Viewed from the standpoint of big business and classical economics, Donald Trump’s increasingly protectionist trade policy has looked like a collection of impetuous acts of economic self-harm in recent weeks.
But is there political method in the economic madness?
Ordering new tariffs on up to $60 billion (€48.5 billion) in Chinese imports on Thursday, Mr Trump declared that his administration was out to punish Beijing for its systematic theft of American intellectual property and reverse the loss of US factory jobs.
“We’re doing things for this country that should have been done for many, many years,” he declared.
The president then added: “It’s probably one of the reasons I was elected; maybe one of the main reasons.”
With his move against China this week, Mr Trump has delivered on campaign promises to take on Beijing and fight back against what he and many of his supporters see as a trade war that China has been waging against the US and its industrial base for decades.
In a midterm election year when Mr Trump’s Republicans could lose control of Congress, the irony is that the president’s moves are attracting more support from Democrats than from within his own party.
"I don't agree with president Trump on a whole lot, but today I want to give him a big pat on the back. He is doing the right thing when it comes to China," said Chuck Schumer, a long-time China hawk who leads the minority Democrats in the Senate.
Many Republicans believe the recent tariffs on steel and aluminium, which went into force on Friday, and the impending tariffs on China are likely to do more harm than good to the US economy.
They also worry that they will undermine the economic benefits of tax cuts they pushed through late last year, which congressional Republicans consider their strongest argument in a difficult election year.
Mr Trump, however, seems to believe he can please both camps.
Economic nationalists
His embrace of steel and aluminium tariffs was a victory for the economic nationalists in his team - and a defeat for Gary Cohn, who then resigned as the president's chief economic adviser.
Yet on Thursday, Robert Lighthizer, Mr Trump's trade tsar, told Congress that besides Canada and Mexico, the US would also, at least temporarily, exempt the EU, Brazil, Argentina, Australia and South Korea.
Altogether, the exempted countries accounted for more than half of US steel imports last year. So the carve-outs will put a big dent in an action intended to create new steel jobs. They will also reduce the collateral impact on other steel-consuming sectors that concerned Republicans.
Although it provoked a tumble in financial markets, Mr Trump’s China move is also being rolled out more deliberately than the steel penalties, with plenty of opportunities for US businesses and Republican lawmakers to try to blunt the effects.
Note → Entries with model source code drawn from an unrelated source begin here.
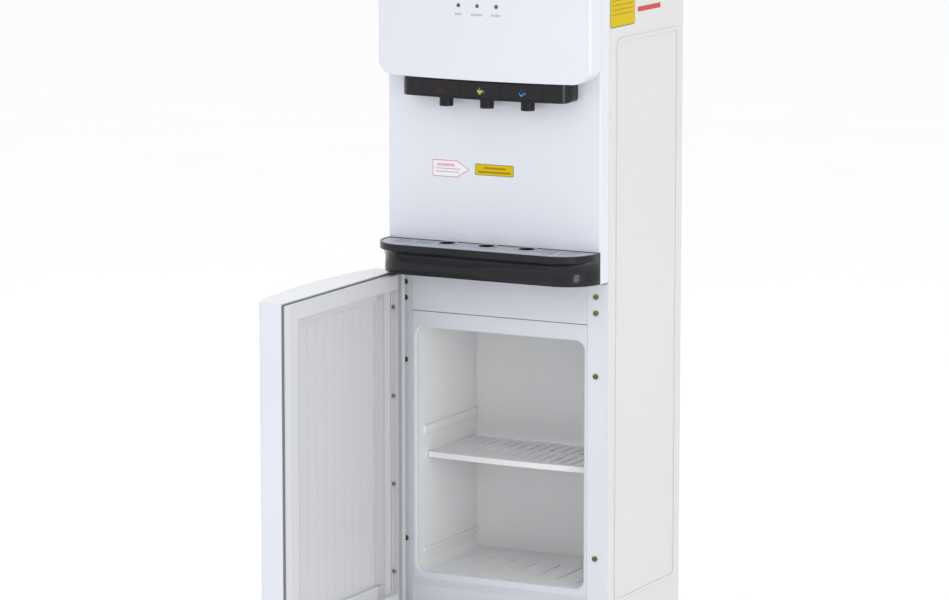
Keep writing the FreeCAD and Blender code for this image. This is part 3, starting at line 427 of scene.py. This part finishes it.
def cup_patches(x, z, color):
    """A generic cup: a half-round bowl, a handle ring and a wisp above it."""
    bowl_radius, bowl_top, foot_half = 3.6, 0.6, 1.8
    bowl = outline_half_disc(x, z + bowl_top, bowl_radius)
    rim = outline_rectangle(x - bowl_radius, z + bowl_top, x + bowl_radius, z + 1.5)
    foot = outline_rectangle(x - foot_half, z - 3.9, x + foot_half, z - 3.1)
    patches = [(bowl, color, 0), (rim, color, 0), (foot, color, 0)]
    inner, outer = 1.1, 1.8
    handle_x, handle_z = x + 3.9, z - 0.4
    first, turn, parts = -80, 20, 8
    for step in range(parts):
        a0, a1 = (math.radians(first + turn * (step + k)) for k in (0, 1))
        ring = []
        for radius, angle in ((inner, a0), (outer, a0), (outer, a1), (inner, a1)):
            ring.append(
                (handle_x + radius * math.cos(angle), handle_z + radius * math.sin(angle))
            )
        patches.append((ring, color, 0))
    wisp = [(x - 1.2, z + 2.3), (x - 0.3, z + 2.3), (x + 0.2, z + 4.6), (x - 0.7, z + 4.6)]
    patches.append((wisp, color, 0))
    return patches


def make_key_icons(inks):
    """Coloured cups printed on the three keys."""
    for word, color in (("hot", "icon_red"), ("normal", "icon_green"), ("cold", "icon_blue")):
        low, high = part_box(f"key_{word}")
        x = (low.x + high.x) / 2 / MM
        z = (low.z + high.z) / 2 / MM - 1.5
        face = Face(f"key_{word}", (0, 1, 0))
        print_piece(
            f"cup_icon_{word}", f"key_{word}", face, (1, 0, 0),
            cup_patches(x, z, inks[color]),
        )


def make_indicator_marks(inks):
    """Short plain dashes under the three indicator windows."""
    low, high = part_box("indicator_lenses")
    middle = (low.z + high.z) / 2 / MM
    bottom, top = middle - 12.6, middle - 9.8
    half_pitch, filled = 1.6, 0.7
    face = Face("upper_fascia", (0, 1, 0))
    for name, x, half in (("left", -27, 5), ("middle", 0, 8.5), ("right", 27, 6.5)):
        patches = []
        count = round(half / half_pitch)
        pitch = 2 * half / count
        for step in range(count):
            x0 = x - half + pitch * step
            dash = outline_rectangle(x0, bottom, x0 + pitch * filled, top)
            patches.append((dash, inks["soft_grey"], 0))
        print_piece(
            f"indicator_mark_{name}", "cabinet", face, (1, 0, 0), patches
        )


def make_drain_hole_shade_sleeves(material):
    """Matt black sleeves on the walls of the three drain holes of the tray's grid: painted
    shade that makes the holes read dark.
    """
    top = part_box("drip_grid")[1].z
    pitch, y = 57.5 * MM, -153 * MM
    outer, inner, deep = 10.9 * MM, 10.0 * MM, 3.4 * MM
    sides = 48
    profile = ((outer, top - deep), (outer, top), (inner, top), (inner, top - deep))
    # painted shade: a black lining on the hole walls makes the holes read dark
    build = bmesh.new()
    for place in (-1, 0, 1):
        x = place * pitch
        loops = []
        for side in range(sides):
            angle = 2 * math.pi * side / sides
            loop = []
            for r, z in profile:
                spot = (x + r * math.cos(angle), y + r * math.sin(angle), z)
                loop.append(build.verts.new(spot))
            loops.append(loop)
        for loop, after in zip(loops, loops[1:] + loops[:1]):
            for i in range(len(profile)):
                j = (i + 1) % len(profile)
                build.faces.new((loop[i], after[i], after[j], loop[j]))
    bmesh.ops.recalc_face_normals(build, faces=build.faces)
    piece = add_mesh("drain_hole_shade_sleeves", build, [material])
    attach(piece, "grid")


def make_inks():
    """The colours of the printed pieces."""
    return {
        "label_white": ink("label_white", (0.80, 0.77, 0.81)),
        "pale_red": ink("pale_red", (0.55, 0.30, 0.31)),
        "soft_red": ink("soft_red", (0.66, 0.42, 0.44)),
        "soft_grey": ink("soft_grey", (0.42, 0.42, 0.47)),
        "label_grey": ink("label_grey", (0.24, 0.26, 0.16)),
        "label_yellow": ink("label_yellow", (0.62, 0.45, 0.0)),
        "label_ochre": ink("label_ochre", (0.34, 0.24, 0.01)),
        "label_brown": ink("label_brown", (0.30, 0.20, 0.02)),
        "label_dark": ink("label_dark", (0.16, 0.17, 0.08)),
        "label_red": ink("label_red", (0.52, 0.08, 0.06)),
        "icon_red": ink("icon_red", (0.11, 0.02, 0.025)),
        "icon_green": ink("icon_green", (0.38, 0.42, 0.09)),
        "icon_blue": ink("icon_blue", (0.07, 0.25, 0.50)),
    }


# ---- stage ----------------------------------------------------------------------------


def make_stage():
    """A pale floor, running out to a pale horizon."""
    build = bmesh.new()
    reach = 30
    corners = [build.verts.new((x, y, 0)) for x, y in ((-1, -1), (1, -1), (1, 1), (-1, 1))]
    for corner in corners:
        corner.co *= reach
    build.faces.new(corners)
    look = Look("floor_pale", (0.97,) * 3, 0.9)
    look.shade(3, (0.965,) * 3, (0.975,) * 3)
    floor = add_mesh("floor", build, [look.material])


def area_light(name, place, aim, size, power, color=(1, 1, 1)):
    """A rectangular lamp at a place, turned to its aim."""
    light = bpy.data.lights.new(name, "AREA")
    light.shape = "RECTANGLE"
    light.size, light.size_y = size
    light.energy = power
    light.color = color
    lamp = add_object(name, light)
    lamp.location = place
    lamp.rotation_euler = (Vector(aim) - Vector(place)).to_track_quat("-Z", "Y").to_euler()


def make_lights():
    """A white surround, with four soft lamps for the shape."""
    scene = bpy.context.scene
    scene.view_settings.view_transform = "Standard"
    scene.view_settings.look = "None"
    world = bpy.data.worlds.new("studio")
    scene.world = world
    world.use_nodes = True
    background = world.node_tree.nodes["Background"]
    background.inputs["Color"].default_value = (1, 1, 1, 1)
    background.inputs["Strength"].default_value = 1.0
    middle = (0, 0, 0.6)
    cool, warm = (0.96, 0.98, 1.0), (1.0, 0.99, 0.98)
    area_light("key", (-1.6, -3.2, 2.6), middle, size=(1.6, 2.0), power=12, color=cool)
    area_light("fill", (3.6, -1.4, 1.7), middle, size=(1.8, 2.4), power=9, color=warm)
    area_light("low_side", (2.9, -2.2, 0.9), (0, -0.1, 0.3), size=(0.9, 1.2), power=17)
    area_light("top", (0.0, -0.4, 3.4), middle, size=(2.6, 2.6), power=8)


def make_camera():
    """A long lens, turned to the right side and tipped down a little."""
    azimuth = math.radians(27.29)
    elevation = math.radians(9.48)
    distance = 5.63
    aim = Vector((-0.0273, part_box("mid_panel")[0].y, 0.525))
    back = Vector(
        (
            math.sin(azimuth) * math.cos(elevation),
            -math.cos(azimuth) * math.cos(elevation),
            math.sin(elevation),
        )
    )
    data = bpy.data.cameras.new("camera")
    data.sensor_width = 36
    data.lens = 164.5
    data.clip_end = 100
    camera = add_object("camera", data)
    camera.location = aim + back * distance
    camera.rotation_euler = back.to_track_quat("Z", "Y").to_euler()
    bpy.context.scene.camera = camera


make_camera()
make_lights()
make_stage()
finishes = make_looks()
dress_frame(finishes)
make_drain_hole_shade_sleeves(finishes["black_plastic"])
all_inks = make_inks()
make_front_labels(all_inks)
make_side_labels(all_inks)
make_key_icons(all_inks)
make_indicator_marks(all_inks)
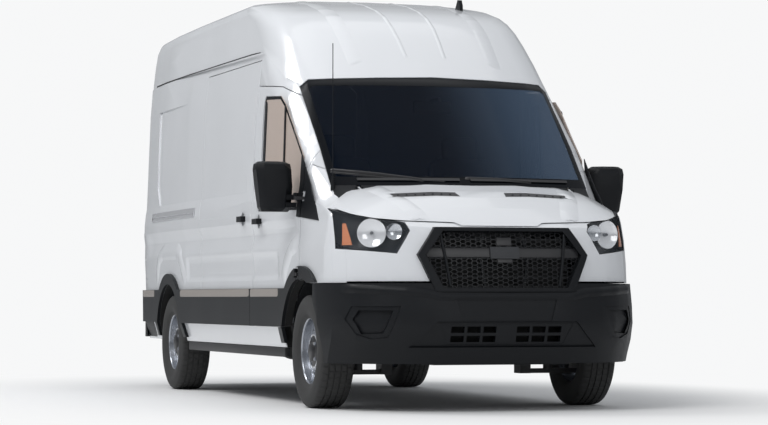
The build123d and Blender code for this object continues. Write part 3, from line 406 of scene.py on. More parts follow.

A tougher stance against China is broadly popular in Washington. "This is the first time in a long time that we have a president that knows how to negotiate," James Inhofe, a Republican senator from Oklahoma, told Fox News. "I'm kinda glad the Chinese embassy called up and said they didn't like it. That makes me happy."
But the long-term political fallout may turn out to be more awkward.
The $50 billion to $60 billion of Chinese trade earmarked for tariffs amounts to roughly 10 per cent of US imports from China last year.
The US exported a record $130 billion in goods to China in 2017. Agricultural products are an important part. The US exported $14 billion of soyabeans last year.
China has drawn up its own list of retaliatory measures that includes some agricultural products. It has left off soyabeans - for now. But US farmers have reason to worry about a trade war as they enter this spring’s planting season.
A US plan to impose new investment restrictions on China, which the Treasury has 60 days to compile, also risks blowback.
Vulnerable deals
Mr Trump touted more than $250 billion in Chinese deals on his trip to China last November. Yet many of those deals, including some involving major US-based multinationals such as Boeing, Caterpillar and GE, may now be vulnerable.
The largest among them is an $83 billion investment by Chinese energy company Shenhua in shale gas and petrochemical projects in West Virginia - a state that Mr Trump won in 2016 and where he has promised jobs to replace an ailing coal industry.
Trade experts also worry that more protectionism lies ahead.
Wendy Cutler, who oversaw negotiations with China as a deputy US trade representative in the Obama administration and is now at the Asia Society, said Mr Trump's move would likely lead to a destructive trade war and would unlikely be his final protectionist act.
Nobody could argue his trade policy was all bark and no bite, she said. “We are seeing a lot of bite right now.”